If missing the playoffs was an unwelcome surprise for Rangers fans, their friends who occupy the same seats at the Garden for Knicks games are far more familiar with that feeling of disappointment. Still back when the season was young there was some hope that this year might be different. The Phil Jackson soap opera was over, and aging star Carmelo Anthony had been shipped to Oklahoma City. The team was building around Kristaps Porzingis, all 7’ 3” of him.

Like the Rangers the Knicks offered their faithful the illusion of success early on, staying above .500 and in the hunt for a playoff spot through Christmas. But just like their hockey cousins the Knicks began losing more than they won as the new year dawned, and then disaster struck in February. Six days into the month Porzingis went down with a torn ACL in his left knee after landing awkwardly following a dunk. New York had already fallen out of the top eight in the Eastern Conference before losing Porzingis. From that point on they won just six games while losing twenty-two. Shortly after the last of those six wins, a season-ending contest against Cleveland that was meaningless in the standings for both teams, the Knicks announced the firing of head coach Jeff Hornacek.

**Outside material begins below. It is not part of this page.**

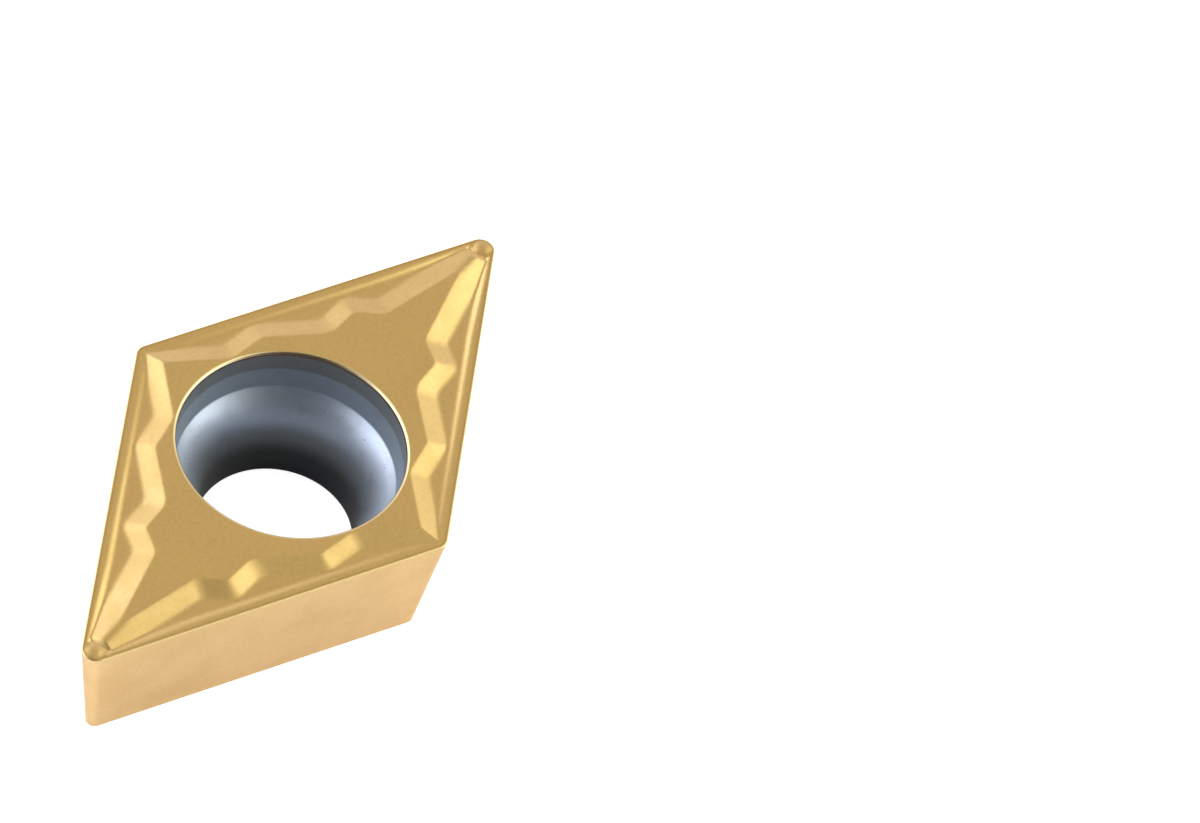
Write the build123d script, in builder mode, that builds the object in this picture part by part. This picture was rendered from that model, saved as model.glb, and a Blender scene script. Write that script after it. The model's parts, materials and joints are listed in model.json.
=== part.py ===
"""Indexable carbide turning insert: a 55 degree rhombus with a moulded, wavy chipbreaker.

Millimetres. The origin is at the middle of the seat face, on the axis of the screw hole.
+Z leaves through the cutting side, and +X runs along the long diagonal to an acute corner.
"""

from build123d import *
from math import cos, radians, sin, tan
import os

# Body
inscribed_circle = 9.525      # across the flats, at the cutting edges
thickness = 3.97              # seat face to cutting edges
corner_angle = 55.0           # at the two acute corners
clearance_angle = 7.0         # lean of the flanks
nose_radius = 0.4             # all four corners, at the cutting edges
seat_corner_radius = 0.25     # the same corners, at the seat
edge_hone = 0.03              # rounding of the cutting edges
seat_edge_break = 0.05        # rounding of the seat's outer edges

# Flat land behind the cutting edges, and the short slope from it down into the groove
land_width = 0.25
nose_land_width = 0.14        # the land narrows towards the acute corners
land_taper_length = 3.4       # along the edge, from the sharp acute corner
slope_run = 0.17              # width of the slope, seen from above
groove_depth = 0.04           # groove floor below the cutting edges
nose_land_length = 1.07       # from the sharp acute corner to the end of the grooves
groove_end_radius = 0.2

# Raised middle and the wavy wall round it. A station is measured along the edge from the sharp
# obtuse corner, and an inset is measured square in from the edge.
plateau_rise = 0.09           # plateau above the cutting edges
wall_run = 0.6                # width of the wall, seen from above
obtuse_point_inset = 0.81
inner_hollow_station = 2.32
inner_hollow_inset = 1.38
inner_crest_station = 3.48
inner_crest_inset = 1.015
middle_hollow_station = 5.38
middle_hollow_inset = 1.615
outer_crest_station = 6.35
outer_crest_inset = 1.16
nose_hollow_station = 7.13
nose_hollow_inset = 1.565
ridge_width = 0.12            # narrow tongue of the plateau at each acute corner
ridge_start = 2.13            # from the sharp acute corner to where the tongue gets that narrow
ridge_end = 1.2               # from the sharp acute corner to the tip of the tongue
point_radius = 0.1            # roundings of the plateau's outline, seen from above
crest_radius = 0.15
hollow_radius = 0.3
ridge_blend_radius = 1.0
ridge_tip_radius = 0.05
point_foot_radius = 0.1       # roundings of the wall's foot, where they differ
crest_foot_radius = 0.38
ridge_tip_foot_radius = 0.05

# Small dome on each acute corner
dome_radius = 0.29
dome_height = 0.03

# Screw hole, from the seat up
bore_radius = 2.25
bore_edge_break = 0.05
bore_height = 0.9             # straight part, above the seat
seat_top_radius = 3.15        # top of the bell that the screw head beds in
seat_top_depth = 1.24         # below the cutting edges
recess_radius = 3.26
recess_depth = 0.6            # below the cutting edges
rim_radius = 0.1              # rounding between the plateau and the recess

# How far the hole's cutting shape runs past the faces that it opens
overrun = 0.5

# Sizes that follow
half_angle = radians(corner_angle / 2)
seat_circle = inscribed_circle - 2 * thickness * tan(radians(clearance_angle))
acute_corner = inscribed_circle / 2 / sin(half_angle)
obtuse_corner = inscribed_circle / 2 / cos(half_angle)
edge_length = acute_corner / cos(half_angle)
nose_centre = acute_corner - nose_radius / sin(half_angle)
plateau_level = thickness + plateau_rise
floor_level = thickness - groove_depth


def from_edge(station, inset):
    """Point of the +X +Y quarter, from its place along a cutting edge and in from it."""
    along = Vector(cos(half_angle), -sin(half_angle))
    inward = Vector(-sin(half_angle), -cos(half_angle))
    return Vector(0, obtuse_corner) + along * station + inward * inset


def on_short_diagonal(inset):
    """Point of the short diagonal at an inset from both edges that meet there."""
    return Vector(0, obtuse_corner - inset / cos(half_angle))


def moved_out(quarter, distance, radii):
    """The corners of one quarter with each side moved out, square to itself, and new radii."""
    points = [point for point, radius in quarter]
    mirrored_first = Vector(-points[1].X, points[1].Y)
    mirrored_last = Vector(points[-1].X, -points[-1].Y)
    chain = [mirrored_first] + points + [mirrored_last]
    corners = []
    for before, corner, after, radius in zip(chain, points, chain[2:], radii):
        side_in = (corner - before).normalized()
        side_out = (after - corner).normalized()
        out_of_in = Vector(-side_in.Y, side_in.X)
        out_of_out = Vector(-side_out.Y, side_out.X)
        shift = (out_of_in + out_of_out) * (distance / (1 + out_of_in.dot(out_of_out)))
        corners.append((corner + shift, radius))
    return corners


def closed_outline(quarter):
    """Draw the outline that one quarter makes when it is mirrored about both diagonals."""
    right = quarter + [(Vector(p.X, -p.Y), r) for p, r in reversed(quarter)]
    left = [(Vector(-p.X, p.Y), r) for p, r in reversed(right[1:-1])]
    points = [point for point, radius in right + left]
    radii = [radius for point, radius in right + left]
    FilletPolyline(*points, radius=radii, close=True)


def rhombus(circle):
    """Sharp corners of the rhombus round a circle."""
    reach = circle / 2 / sin(half_angle)
    width = circle / 2 / cos(half_angle)
    return [Vector(reach, 0), Vector(0, width), Vector(-reach, 0), Vector(0, -width)]


def groove(inward):
    """One quarter of the groove's outer outline, moved in from the land by a distance."""
    width = land_width + inward
    nose_width = nose_land_width + inward
    end = nose_land_length + inward
    half_end = end * tan(half_angle) - nose_width / cos(half_angle)
    return [
        (on_short_diagonal(width), 0),
        (from_edge(edge_length - land_taper_length, width), 0),
        (Vector(acute_corner - end, half_end), groove_end_radius),
    ]


# Wavy outline of the plateau, and of the foot of its wall, one quarter of each
plateau = [
    (on_short_diagonal(obtuse_point_inset), point_radius),
    (from_edge(inner_hollow_station, inner_hollow_inset), hollow_radius),
    (from_edge(inner_crest_station, inner_crest_inset), crest_radius),
    (from_edge(middle_hollow_station, middle_hollow_inset), hollow_radius),
    (from_edge(outer_crest_station, outer_crest_inset), crest_radius),
    (from_edge(nose_hollow_station, nose_hollow_inset), hollow_radius),
    (Vector(acute_corner - ridge_start, ridge_width / 2), ridge_blend_radius),
    (Vector(acute_corner - ridge_end, ridge_width / 2), ridge_tip_radius),
]
foot_radii = [
    point_foot_radius,
    hollow_radius,
    crest_foot_radius,
    hollow_radius,
    crest_foot_radius,
    hollow_radius,
    ridge_blend_radius,
    ridge_tip_foot_radius,
]
wall_foot = moved_out(plateau, wall_run, foot_radii)

# Raised middle: the wavy wall from the groove floor up to the plateau, cut off at the land
with BuildPart() as middle:
    for level, quarter in ((floor_level, wall_foot), (plateau_level, plateau)):
        with BuildSketch(Plane.XY.offset(level)):
            with BuildLine():
                closed_outline(quarter)
            make_face()
    loft(ruled=True)
    with BuildSketch(Plane.XY.offset(floor_level)):
        with BuildLine():
            closed_outline(groove(0))
        make_face()
    extrude(amount=plateau_level - floor_level, mode=Mode.INTERSECT)

# Blank: the outlines at the seat and at the cutting edges, joined by flat flanks and ruled corners
outlines = []
for level, circle, radius in (
    (0, seat_circle, seat_corner_radius),
    (thickness, inscribed_circle, nose_radius),
):
    with BuildSketch(Plane.XY.offset(level)) as outline:
        with BuildLine():
            FilletPolyline(*rhombus(circle), radius=radius, close=True)
        make_face()
    outlines.append(outline.sketch.face())
seat, top = outlines
sides = []
for low, high in zip(seat.outer_wire().edges(), top.outer_wire().edges()):
    if low.geom_type == GeomType.LINE:
        sides.append(Face(Wire.make_polygon([low @ 0, low @ 1, high @ 1, high @ 0])))
    else:
        sides.append(Face.make_surface_from_curves(low, high))

with BuildPart() as insert:
    add(Solid(Shell([seat, top] + sides)))
    fillet(edges().group_by(Axis.Z)[-1], radius=edge_hone)
    fillet(edges().group_by(Axis.Z)[0], radius=seat_edge_break)

    # Groove behind the land, with a sloped outer side
    for level, inward in ((floor_level, slope_run), (thickness, 0)):
        with BuildSketch(Plane.XY.offset(level)):
            with BuildLine():
                closed_outline(groove(inward))
            make_face()
    loft(ruled=True, mode=Mode.SUBTRACT)
    add(middle.part)

    # Dome on each acute corner, with a skirt down to the groove floor
    for side in (-1, 1):
        nose = Plane.XZ.shift_origin((side * nose_centre, 0, thickness))
        with BuildSketch(nose):
            with BuildLine():
                Polyline(
                    (0, dome_height),
                    (0, -groove_depth),
                    (dome_radius, -groove_depth),
                    (dome_radius, 0),
                )
                TangentArc((0, dome_height), (dome_radius, 0), tangent=(1, 0))
            make_face()
        revolve(axis=Axis(nose.origin, (0, 0, 1)))

    # Screw hole: straight bore, bell for the screw head, and a recess under a rounded rim
    with BuildSketch(Plane.XZ):
        with BuildLine():
            Polyline(
                (recess_radius + rim_radius, plateau_level),
                (recess_radius + rim_radius, plateau_level + overrun),
                (0, plateau_level + overrun),
                (0, -overrun),
                (bore_radius + bore_edge_break, -overrun),
                (bore_radius + bore_edge_break, 0),
                (bore_radius, bore_edge_break),
                (bore_radius, bore_height),
            )
            TangentArc(
                (bore_radius, bore_height),
                (seat_top_radius, thickness - seat_top_depth),
                tangent=(0, 1),
            )
            Polyline(
                (seat_top_radius, thickness - seat_top_depth),
                (recess_radius, thickness - recess_depth),
                (recess_radius, plateau_level - rim_radius),
            )
            TangentArc(
                (recess_radius, plateau_level - rim_radius),
                (recess_radius + rim_radius, plateau_level),
                tangent=(0, 1),
            )
        make_face()
    revolve(axis=Axis.Z, mode=Mode.SUBTRACT)

insert.part.label = "insert"
os.makedirs("parts", exist_ok=True)
export_step(insert.part, "parts/insert.step")
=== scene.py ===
"""Looks of a gold-coated carbide turning insert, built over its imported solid.

Lengths are in metres. The frame's origin is at the middle of the seat face, +Z leaves through the
cutting side and +X runs along the long diagonal to an acute corner.
"""

import json

import bmesh
import bpy
import numpy as np
from math import atan2, cos, pi, radians, sin, sqrt, tan
from mathutils import Matrix, Vector


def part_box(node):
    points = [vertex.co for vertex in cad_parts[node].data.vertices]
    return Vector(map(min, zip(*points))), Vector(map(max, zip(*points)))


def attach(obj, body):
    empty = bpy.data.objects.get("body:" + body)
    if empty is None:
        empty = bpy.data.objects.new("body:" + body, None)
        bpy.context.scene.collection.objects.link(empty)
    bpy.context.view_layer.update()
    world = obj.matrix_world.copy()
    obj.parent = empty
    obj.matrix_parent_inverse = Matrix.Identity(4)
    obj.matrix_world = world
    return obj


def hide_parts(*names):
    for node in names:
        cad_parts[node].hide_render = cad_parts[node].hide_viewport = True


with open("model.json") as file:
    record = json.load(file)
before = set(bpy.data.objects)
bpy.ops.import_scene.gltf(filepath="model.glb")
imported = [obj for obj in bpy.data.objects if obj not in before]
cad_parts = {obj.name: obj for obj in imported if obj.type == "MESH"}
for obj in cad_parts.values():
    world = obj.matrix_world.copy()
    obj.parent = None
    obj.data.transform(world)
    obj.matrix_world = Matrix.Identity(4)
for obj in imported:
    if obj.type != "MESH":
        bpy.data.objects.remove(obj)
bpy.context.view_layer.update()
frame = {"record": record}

bl_info = {
    "name": "Carbide Insert",
    "version": (1, 0, 0),
    "blender": (4, 5, 0),
    "location": "3D View > Sidebar > Insert",
    "description": "Builds a coated carbide turning insert, its finish and a small studio",
    "category": "Object",
}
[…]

The springtime playoffs are getting underway, and fans with a team or even two still playing are excited and looking forward to the coming days and weeks. But those who follow the Rangers and the Knicks can only look forward to a long, slow summer of second-guessing and doubt, along with searches for new head coaches. Come next fall Lundqvist will be just that much older, and Porzingis will still be on the shelf, rehabbing his knee. With apologies to Ernest Thayer, his words about a historic failure in another game seem apropos:

Oh, somewhere in this favored land the sun is shining bright;
the band is playing somewhere, and somewhere hearts are light,
and somewhere men are laughing, and somewhere children shout;
but all is dark at MSG – Knicks and Rangers are both out.